TG: Are skin creams or natural remedies better for combating skin problems like acne? How do you find the right combination for your skin?
BJ: It really depends on the problem, and often skin creams (moisturizers) play a role in the treatment plan but do not by any means constitute the entire treatment. For example — patients with eczema likely need prescription medications, which may be topical and oral, AND over the counter moisturizing creams. Natural products can be a blessing and a curse. Plant-based products can be irritating, and just because it comes from a plant does not mean it will not cause a problem. I often remind patients that poison ivy is a plant. Every treatment plan is a recipe requiring several ingredients to make it work.
TG: What can you do to combat dry patches of skin, especially on feet and around the hands?
BJ: Hands are tough because we all wash our hands throughout the day, use hand gels and allow contact with other irritants (paper, dish soap etc.). I recommend bringing your own personal supply of a gentle cleanser to your job and use that instead of the industrial strength cleanser in the bathroom and keeping a tube of moisturizer with you (by your desk, in your car, by your bed, in your purse) to use throughout the day. Vaseline Intensive Care Cocoa Radiant lotion fits the bill by providing deep moisture and skin hydration with its unique formulation of 100% pure cocoa butter and microdroplets of Vaseline jelly. Bonus is it comes in a travel size as well!
TG: Even though we often hear “black doesn’t crack,” what kinds of skin changes can you expect transitioning from your 20s into your 30s? 30 into 40s? 40s into 50s and upward? What habits can you create to make those transitions easier?
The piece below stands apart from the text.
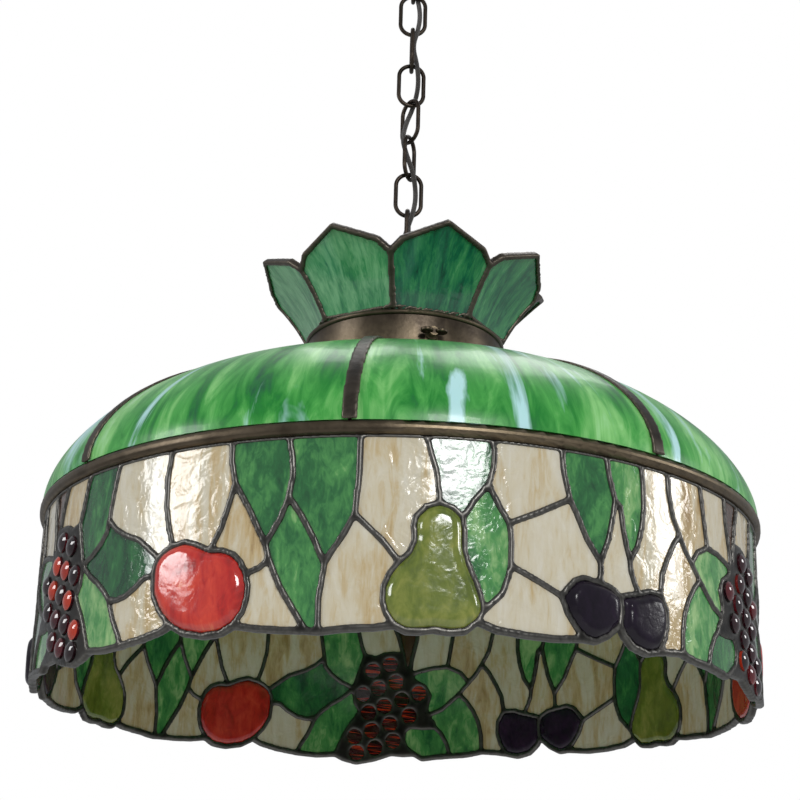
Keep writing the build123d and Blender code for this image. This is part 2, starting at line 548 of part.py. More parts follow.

BJ: There are many factors which influence the aging process, such as the environment, genetics, immune status, as well as personal habits like smoking, overall health, sun exposure, and one’s geographic location. With that said, skin dries out every decade and more so with peri/post menopause; therefore, skin care regimen should be adjusted to accommodate those changes. You shouldn’t use the same products at age 40 that you used at age 20.
Best advice to age gracefully: Don’t smoke, drink in moderation, wear sunscreen, exercise, reduce stress, eat a well-balanced anti-inflammatory diet (minimal processed food, sugar; high in antioxidants).
Your board certified dermatologist can also advise you with a custom-tailored plan to guide you through the decades to address any chronic skin conditions, screen you for skin cancer and address issues such as acne, rosacea, hyper-pigmentation, and hair loss.